Anyway, now I’ve gone way off topic...Maybe I’ll explore this subject another day and add my own media crit to the ever-growing media crit trash pile that our news media produces.
—Yasha Levine
Want to know more? Read: “A perfect end to 2020 for the left.”
PS: As an example of this new marketplace at work, look at the tiny amount of support that Knock LA, a lefty community journalism outfit in Los Angeles, gets on Patreon. They’re the ones who published a groundbreaking multipart series looking at the gangs that operate within the Los Angeles County Sheriff’s Department.

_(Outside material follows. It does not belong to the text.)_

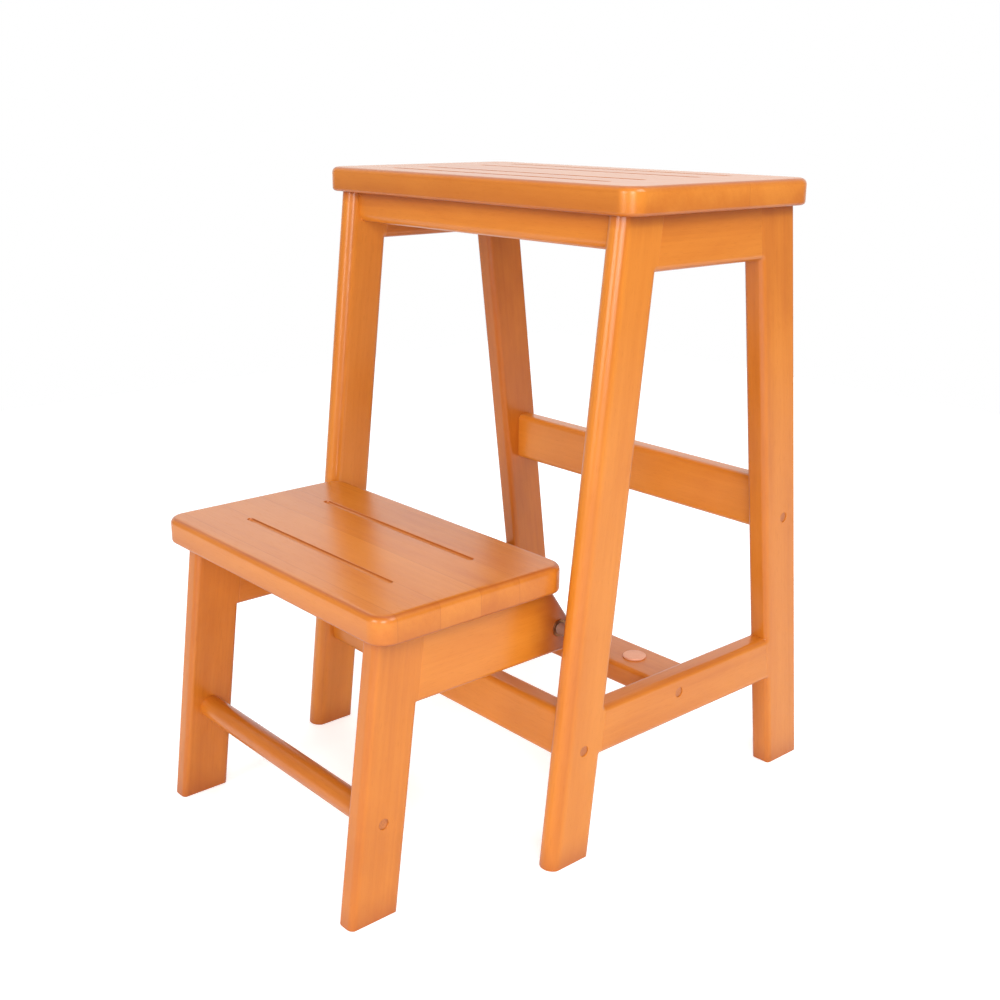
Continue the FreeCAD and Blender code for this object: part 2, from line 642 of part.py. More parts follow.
def make_step_rail(label, side):
    """A rail of the step: it carries the tread, and its slanted tail holds the pivot bushing."""
    body = new_body(label)
    sketch = new_sketch(body, "X", span(side, "places.step_inner_x", "sizes.step_stock"))
    bottom = "places.step_rail_bottom"
    top = "places.tread_under"
    draw_outline(sketch, [(f"{step_edge(bottom)} + sizes.step_leg_width", bottom),
                          ("places.pivot_y + sizes.tail_reach", bottom),
                          ("places.tread_back + sizes.tail_start", top),
                          (f"{step_edge(top)} + sizes.step_leg_width", top)])
    pad(body, sketch, "X", "sizes.step_stock")
    drill_step_joint(body, side)
    drill(body, "X", span(side, "places.step_inner_x", "sizes.step_stock"), "sizes.step_stock",
          [pivot_spot], bushing_hole)
    drill_board_screws(body, "places.tread_under", "places.tread_under - places.step_rail_bottom",
                       tread_screw_spots((side,)))


def make_rung():
    """The round rung between the step legs."""
    body = new_body("step_rung")
    half = "(places.step_inner_x + sizes.rung_socket)"
    sketch = new_sketch(body, "X", f"-{half}")
    draw_circle(sketch, *rung_spot, "sizes.rung_diameter")
    pad(body, sketch, "X", f"2 * {half}")
    bite = "(sizes.rung_screw_bite + sizes.glue_gap)"
    for side in (-1, 1):
        drill(body, "X", span(side, f"{half} - {bite}", bite), bite, [rung_spot], screw_hole)


# ---- pins, screws and pivots ----

def make_pins(label, axis, spots, steps, sides=(1,)):
    """Stepped round pins at the spots: each step is (start, length, diameter) or has a bore too.

    With both sides given, the starts are on the right and the left pins mirror them.
    """
    body = new_body(label)
    for start, length, diameter, *bore in steps:
        for side in sides:
            sketch = new_sketch(body, axis, span(side, start, length))
            for x, y in spots:
                draw_circle(sketch, x, y, diameter)
                if bore:
                    draw_circle(sketch, x, y, bore[0])
            pad(body, sketch, axis, length)
    return body


def make_rail_dowels(label, stations):
    """Front-to-back dowels: two in each rail joint of both side frames."""
    body = new_body(label)
    for joint, middle_x, middle_z in stations:
        sketch = new_sketch(body, "Y", f"{joint} - sizes.dowel_length / 2")
        for side in (-1, 1):
            for x, z in dowel_pair(middle_x(side), middle_z):
                draw_circle(sketch, x, z, "sizes.dowel_diameter")
        pad(body, sketch, "Y", "sizes.dowel_length")


def screw_steps(head_start, head_height, total):
    """A pan-head screw whose head is at the outer end."""
    return [(head_start, head_height, "sizes.screw_head_diameter"),
            (f"({head_start} - ({total}))", total, "sizes.screw_diameter")]


def make_fasteners():
    """Dowels, screws and plugs, each kind a group of separate solids."""
    both = (-1, 1)
    stations = [(joints[rail], frame_middle_x, rail_middles[rail])
                for joints in (front_joint, rear_joint) for rail in rail_middles]
    make_rail_dowels("rail_dowels", stations)
    make_rail_dowels("step_dowels", [(step_joint, step_middle_x, step_rail_middle)])
    cross_spots = list(stretcher_dowels.values()) + list(apron_dowels.values())
    cross_start = "(places.inner_x + sizes.dowel_in_leg - sizes.dowel_length)"
    make_pins("cross_dowels", "X", cross_spots,
              [(cross_start, "sizes.dowel_length", "sizes.dowel_diameter")], both)
    seat = "(places.outer_x - sizes.counterbore_depth)"
    shank = "(sizes.frame_stock - sizes.counterbore_depth + sizes.stretcher_screw_bite)"
    make_pins("stretcher_screws", "X", list(stretcher_screws.values()),
              screw_steps(seat, "sizes.screw_head_height", shank), both)
    plug = "(sizes.counterbore_depth - sizes.screw_head_height - sizes.plug_recess)"
    make_pins("frame_plugs", "X", list(stretcher_screws.values()),
              [(f"({seat} + sizes.screw_head_height)", plug, "sizes.counterbore_diameter")], both)
    make_board_screws("top_board_screws", "sizes.leg_height", top_screw_spots())
    make_rung_screws(both)
    make_board_screws("tread_screws", "places.tread_under", tread_screw_spots(both))


def make_rung_screws(both):
    """The screws through the step legs into the rung, and the plugs over them."""
    seat = "(places.step_outer_x - sizes.step_counterbore)"
    shank = "(sizes.step_stock - sizes.step_counterbore - sizes.rung_socket + sizes.rung_screw_bite)"
    make_pins("rung_screws", "X", [rung_spot], screw_steps(seat, "sizes.screw_head_height", shank), both)
    plug = "(sizes.step_counterbore - sizes.screw_head_height - sizes.plug_recess)"
    make_pins("step_plugs", "X", [rung_spot],
              [(f"({seat} + sizes.screw_head_height)", plug, "sizes.counterbore_diameter")], both)


def make_board_screws(label, underside, spots):
    """Upright screws that pull a board down onto what carries it."""
    body = new_body(label)
    head = f"{underside} - sizes.board_screw_seat - sizes.screw_head_height"
    for start, length, diameter in (
            (head, "sizes.screw_head_height", "sizes.screw_head_diameter"),
            (f"{underside} - sizes.board_screw_seat", "sizes.board_screw_seat + sizes.board_screw_bite",
             "sizes.screw_diameter")):
        sketch = new_sketch(body, "Z", start)
        for x, y in spots:
            draw_circle(sketch, x, y, diameter)
        pad(body, sketch, "Z", length)


def make_pivots():
    """The two pivots: shoulder bolt, insert, spacer sleeve, washer and bushing on each side."""
    both = (-1, 1)
    bore = "(sizes.pivot_diameter + 2 * sizes.running_fit)"
    thread_bore = "(sizes.thread_diameter + 2 * sizes.glue_gap)"
    washer = "(places.step_inner_x - sizes.side_play - sizes.washer_thickness)"
    head = f"({washer} - sizes.bolt_head_height)"
    shoulder = f"(places.inner_x - {washer})"
    bolts = make_pins("pivot_bolts", "X", [pivot_spot], [
        (head, "sizes.bolt_head_height", "sizes.bolt_head_diameter"),
        (washer, shoulder, "sizes.pivot_diameter"),
        ("places.inner_x", "sizes.thread_length", "sizes.thread_diameter")], both)
    for side in both:
        cut_key_socket(bolts, side, head)
    make_pins("pivot_inserts", "X", [pivot_spot],
              [("places.inner_x", "sizes.insert_length", "sizes.insert_diameter", thread_bore)], both)
    sleeve_start = "(places.step_outer_x + sizes.flange_thickness + sizes.side_play)"
    make_pins("pivot_spacers", "X", [pivot_spot],
              [(sleeve_start, f"(places.inner_x - {sleeve_start})",
                f"({bore} + 2 * sizes.sleeve_wall)", bore)], both)
    make_pins("pivot_washers", "X", [pivot_spot],
              [(washer, "sizes.washer_thickness", "sizes.washer_diameter", bore)], both)
    make_pins("pivot_bushings", "X", [pivot_spot], [
        ("places.step_inner_x", "sizes.step_stock", bushing_diameter, bore),
        ("places.step_outer_x", "sizes.flange_thickness", "sizes.flange_diameter", bore)], both)


def cut_key_socket(body, side, head):
    """The hexagon socket in a pivot bolt's head, two thirds of the head deep."""
    deep = "(sizes.bolt_head_height * 2 / 3)"
    sketch = new_sketch(body, "X", span(side, head, deep))
    corners = []
    for i in range(6):
        angle = f"{60 * i} deg"
        corners.append((f"places.pivot_y + sizes.bolt_key / sqrt(3) * cos({angle})",
                        f"places.pivot_z + sizes.bolt_key / sqrt(3) * sin({angle})"))
    draw_outline(sketch, corners)
    cut(body, sketch, "X", deep)


def make_rest_pads():
    """The two round pads that the folded tread comes down on."""
    body = new_body("rest_pads")
    sketch = new_sketch(body, "Z", "places.pad_top - sizes.pad_thickness")
    for sign in ("-", ""):
        draw_circle(sketch, f"{sign}sizes.pad_spacing / 2", pad_stretcher_y, "sizes.pad_diameter")
    pad(body, sketch, "Z", "sizes.pad_thickness")


# ---- build, check and write ----

def build_all():
    """Every sub-part, in the order the ladder is put together."""
    make_top_board()
    for name, side in (("left", -1), ("right", 1)):
        make_main_leg(f"{name}_front_leg", side, "front")
        make_main_leg(f"{name}_rear_leg", side, "rear")
        make_side_rail(f"{name}_top_rail", side, "top")
        make_side_rail(f"{name}_lower_rail", side, "lower")
        make_step_leg(f"{name}_step_leg", side)
        make_step_rail(f"{name}_step_rail", side)
    make_apron("front_apron", "front")
    make_apron("rear_apron", "rear")
    make_stretcher("front_stretcher", "front", front_stretcher_front, "sizes.front_stretcher_bottom",
                   "sizes.frame_stock", "sizes.front_stretcher_height")
    make_stretcher("rear_stretcher", "rear", f"{rear_stretcher_back} - sizes.frame_stock",
                   "sizes.rear_stretcher_bottom", "sizes.frame_stock", "sizes.rear_stretcher_height")
    make_stretcher("pad_stretcher", "pad", f"{pad_stretcher_y} - sizes.pad_stretcher_width / 2",
                   "sizes.pad_stretcher_bottom", "sizes.pad_stretcher_width",
                   "sizes.pad_stretcher_thickness")
    make_rest_pads()
    make_tread()
    make_rung()
    make_fasteners()
    make_pivots()


def check_and_export():
    """Stop on any failed object, then write one file for each sub-part."""
    doc.recompute()
    for item in doc.Objects:
        if "Invalid" in item.State or "Error" in item.State:
            raise RuntimeError(f"{item.Label} failed: {item.State}")
    bodies = [item for item in doc.Objects if item.TypeId == "PartDesign::Body"]
    for body in bodies:
        if body.Shape.isNull() or not body.Shape.isValid():
            raise RuntimeError(f"{body.Label} has no valid shape")
    for body in bodies:
        body.Shape.exportStep(f"parts/{body.Label}.step")
        print(body.Label, len(body.Shape.Solids), "solids", round(body.Shape.Volume), "mm3")


build_all()
check_and_export()
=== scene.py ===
import math

import bmesh
import bpy
import numpy as np
from mathutils import Matrix, Vector


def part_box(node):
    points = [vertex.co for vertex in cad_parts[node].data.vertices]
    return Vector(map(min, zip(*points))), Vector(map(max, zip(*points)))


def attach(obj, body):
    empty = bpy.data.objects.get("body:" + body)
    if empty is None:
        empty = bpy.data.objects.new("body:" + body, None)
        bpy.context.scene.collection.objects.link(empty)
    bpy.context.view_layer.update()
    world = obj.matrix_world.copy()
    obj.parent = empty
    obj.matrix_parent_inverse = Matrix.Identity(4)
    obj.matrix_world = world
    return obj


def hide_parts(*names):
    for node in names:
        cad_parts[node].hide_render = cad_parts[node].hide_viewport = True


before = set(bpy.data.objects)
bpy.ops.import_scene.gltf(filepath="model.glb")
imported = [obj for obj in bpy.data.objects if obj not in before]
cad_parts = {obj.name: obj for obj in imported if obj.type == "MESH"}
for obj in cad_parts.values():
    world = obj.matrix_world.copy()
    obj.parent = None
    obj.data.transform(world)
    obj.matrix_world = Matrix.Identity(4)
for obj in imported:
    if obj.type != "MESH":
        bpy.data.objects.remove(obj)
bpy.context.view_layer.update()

# Folding step ladder, metres. Every place comes from the frame's own boxes, and what a user would change is
# in the dictionary beside each piece. In side views p is the depth (y) and q the height (z); x is the width.

millimetre = 0.001
np.random.seed(7)


def boxOf(node):
    # lowest and highest corner of a frame node, as arrays
    low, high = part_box(node)
    return np.array(low), np.array(high)


# camera

cameraLens = {
    "spot": (0.766779, -0.654090, 0.549401),
    "turn": 48.678,
    "tilt": -17.071,
    "lean": 0.359,
    "focal": 46.113,
    "sensor": 36.0,
}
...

Hey man, sorry not trying to be a pest and I could've missed something, but when do you think the pistachio (film still I hope?) thing coming out? I've been eagerly awaiting it ever since you first talked about it. I guess I should probably explain exactly why. I'm really into western American history and find the state of California's particularly entrancing and maddening. Much of that state's land was stolen by legal, extra-legal and deadly measures and the thieves still hold the majority of it, if not even more now. Also what happens in the central valley(s) of the state don't get talked about much in the news as all we're ever told about are the coastal cities and LA. I've also been into neo-noir (and the particular sub-genre Cali-noir going back to "Chinatown" for me) for a long time and my interest was rekindled or reawakened when HBO dropped the "Perry Mason" series a few years ago set in the post-WWI, pre-WWII period on Southern California. Really looking forward to the fruition of your project.
Re: PG&E, you may already know this, but the vast bulk of non-Californians who follow the MSM (and especially RWM) appear to think that it's state-owned and yet another example of the commies in Cali ruining things and burning the state down (literally). That it's just another rapacious for-profit corporation isn't part of their narrative. Hmm...wonder why.